My best guess is it’s a busy road so it’s dangerous and not really meant for bicycle and walking. I’ve done 13 miles yesterday to get a comic book on a bike and this right here is the distance between my house and a friend’s house I told I can come on bike because what I just did gave me a feeling I could do it but my ass hurts so not right now. But yeah I want to see how this would play out. Before I would walk but I took a bike to a comic book store because it would’ve closed if I walk and I ended up getting there in time. Took longer than expected something that should’ve been an hour probably took 2 or 3 hours. So yeah I can do half of that for sure.
I’ve seen that same warning for walking. I think it’s just Google saying “good luck with that; we’re not legally responsible”. I think those warnings have shown up more since cars would follow the GPS with zero common sense and drive into a lake or something.
Good point. It does read like a liability disclaimer.
I’ve noticed that Google doesn’t always get the speed limit correct on more rural roads.
Or it can’t tell if a temporary, lowered speed sign has been posted in a construction zone, for example.
Or as I’ve seen when they have got the lowered speed because of roadworks, but then keep the low speed after everything is finished. No, I think I can drive faster than 50kmh on the motorway.
I encountered a couple of highways recently in Illinois recently where they clearly set the speed limit to the highway number (highways 30 and 40 by memory)
Dwight did try to warn him…🤷♀️
The warning makes sense when you consider gmaps randomly tells you to ride into the traffic on major highways.

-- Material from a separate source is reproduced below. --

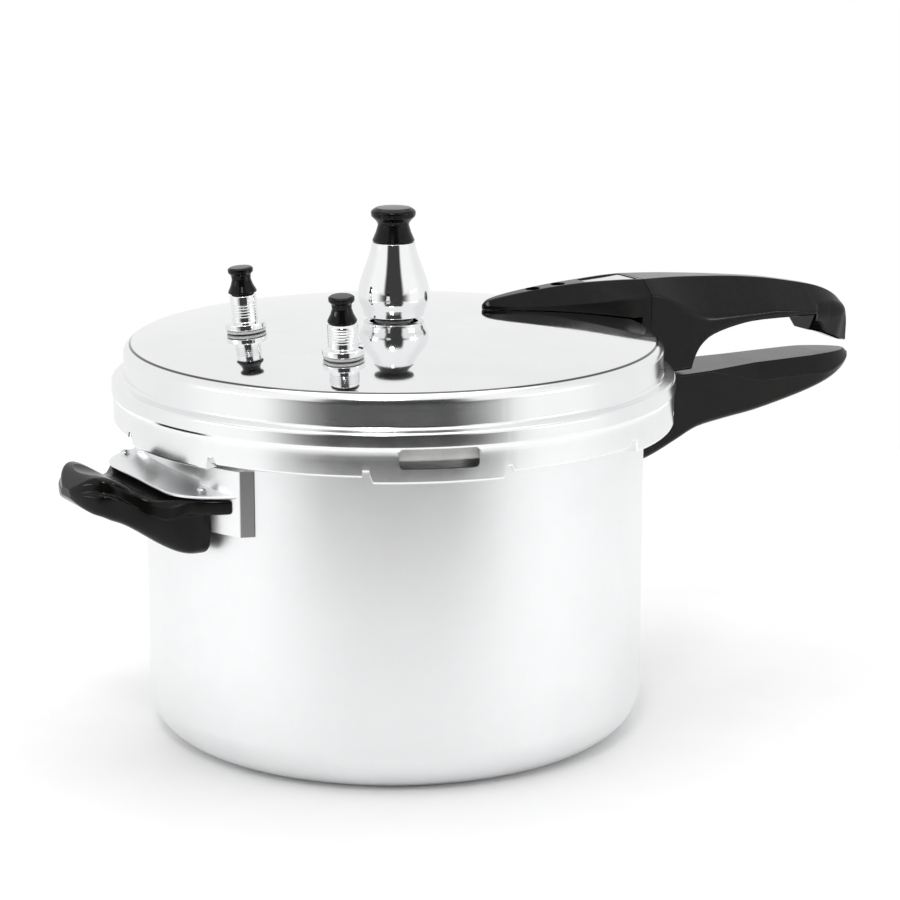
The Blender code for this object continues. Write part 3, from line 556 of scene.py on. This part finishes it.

I’ve never had that one happen and, until recently, that was the only navigational aid I had. It’s still the only one I use on my motorbike.
Mostly it’s just CYA for google since cycling is more dangerous than driving (due to the people driving), so there’s more surface area for them to get sued.
But yeah
- turns and crossings that look safe on a map don’t have very much data on whether they’re actually safe, because google has a thousand times as much information about drivers than cyclists.

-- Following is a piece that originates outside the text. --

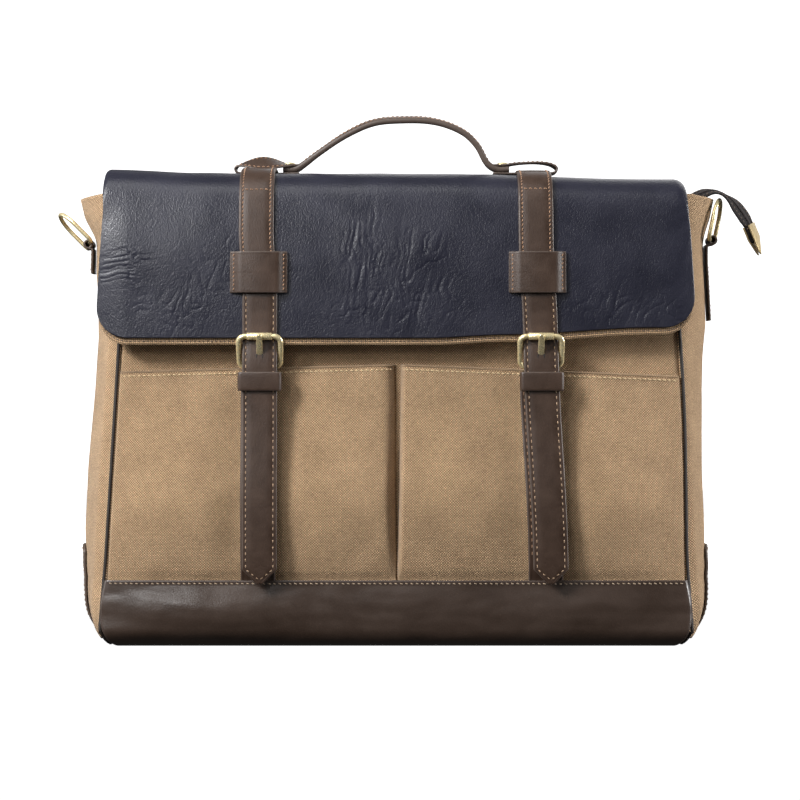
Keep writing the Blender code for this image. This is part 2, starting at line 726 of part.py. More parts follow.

- google sometimes suggests routes that can’t be traversed, legally or at all, by a bike. Same reason.
- sometimes google suggests avoiding something a bike doesn’t actually have to worry about. This is actually the category of error I see the most: google sends you around something when you could simply walk your bike through it, or ride through it, because you’re not a car.
Often Google tries to have me cycle on a trail that has zero snow removal in the winter. So there’s that.
It’s 100 % because they don’t really know if bikes can go on the roads it tells you. Their focus is clearly on cars, and they don’t feel comfortable in their guesses on bikes, specially considering that the risks of bad injury skyrocket if you ride somewhere where you shouldn’t.
“We make more money from cars. We half assed the walking instructions. Good luck and fuck you.”
Biking is also pretty dependent on the individual and their setup. The elevation changes, distances, sustained speed, and terrain one individual and their equipment can handle can vary drastically with another person. Not to mention someone’s tolerance for whatever the weather might be doing at the time while you’re completely exposed to the elements on a bike or walking.
It’s just them taking a “your results may vary” approach while covering their own ass.
Anecdotally, while driving in Colorado, I put in a destination that I was driving to in bike mode on accident. The destination was like 80 miles away from where I was and involved climbing and descending a mountain pass. Google Maps was very optimistic about how long it would take me to bike there…all without knowing my anything about my health, the kind of bike I have, if I would be able to bike at that elevation, etc. (being Google they probably knew)
I can barely even beat the estimated time from google maps while using an e-bike.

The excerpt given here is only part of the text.